A credible shift toward coordinated oversight removes a layer of tail risk that has weighed on altcoin perp markets in particular. Tokens that occupy the securities-vs-commodity gray zone — think mid-cap layer-1s and DeFi governance tokens — carry the highest regulatory beta. If the market reads the Atkins-Selig alignment as durable, expect open interest in those altcoin perps to recover relative to BTC-denominated benchmarks.
As of mid-2025, BTC perpetual funding rates on major venues have remained range-bound near 0.01% per 8-hour interval, reflecting a market that is neither aggressively long nor defensively short on macro regulatory catalysts. A confirmed MOU or legislative progress on the CLARITY Act could shift that equilibrium toward positive funding as institutional desks re-enter with higher conviction.
ETH perps carry a specific sensitivity here. The SEC's prior ambiguity around ETH's commodity classification — partially resolved by the approval of spot ETH ETFs but never formally codified — means any move toward a unified SEC-CFTC framework could serve as a structural positive for ETH open interest. As of Q3 2025, ETH perpetual open interest across centralized exchanges sits meaningfully below its 2024 peak, partly reflecting residual classification uncertainty.
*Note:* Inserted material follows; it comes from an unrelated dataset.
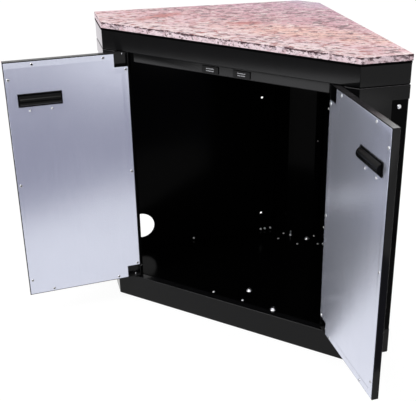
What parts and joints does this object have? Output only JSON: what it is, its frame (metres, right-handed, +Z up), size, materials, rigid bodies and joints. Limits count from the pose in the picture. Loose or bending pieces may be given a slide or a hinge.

Leadership Gaps Introduce Execution Risk
The coordination narrative has a significant structural caveat: both agencies are operating with skeleton leadership. The CFTC currently has only Selig confirmed — the sole Republican-appointed commissioner in a body designed to seat a bipartisan panel of five. The SEC is functioning under three Republican commissioners. As of Tuesday, the Trump administration had issued no public nominations to fill the vacant seats at either agency.
Thin leadership benches constrain rulemaking velocity. An MOU can be signed at the staff level, but substantive rule changes — the kind that would give perp traders genuine regulatory certainty — require quorum-eligible commissions. Until Trump nominates and the Senate confirms additional commissioners, the coordination framework Atkins is describing remains operationally limited.
Trading Implications
- Altcoin perp positioning: Tokens in the securities-commodity gray zone carry the highest regulatory beta. A confirmed SEC-CFTC MOU would likely compress risk premiums in mid-cap altcoin perps and could trigger short covering in names that have been suppressed by enforcement overhang.
- Funding rate watch: Current BTC funding near
0.01%per 8-hour period reflects neutral positioning. Legislative progress on the CLARITY Act — or a formal MOU announcement — represents a potential positive catalyst for funding rates to drift higher as leveraged longs re-enter. - ETH open interest recovery: ETH perps remain below 2024 peak OI levels. Formal commodity classification clarity, accelerated by unified oversight, is a structural tailwind for ETH derivatives demand.
- Execution risk from leadership vacancies: With both agencies under-staffed at the commissioner level, substantive rulemaking is constrained. Traders should treat current coordination signals as directional, not imminent — avoid over-sizing positions purely on regulatory sentiment ahead of confirmed nominations.
- Volatility outlook: Near-term implied volatility in BTC and ETH options is unlikely to reprice materially on this headline alone. The real vol catalyst would be Senate passage of the CLARITY Act or a formal joint enforcement policy announcement — neither of which has a confirmed timeline.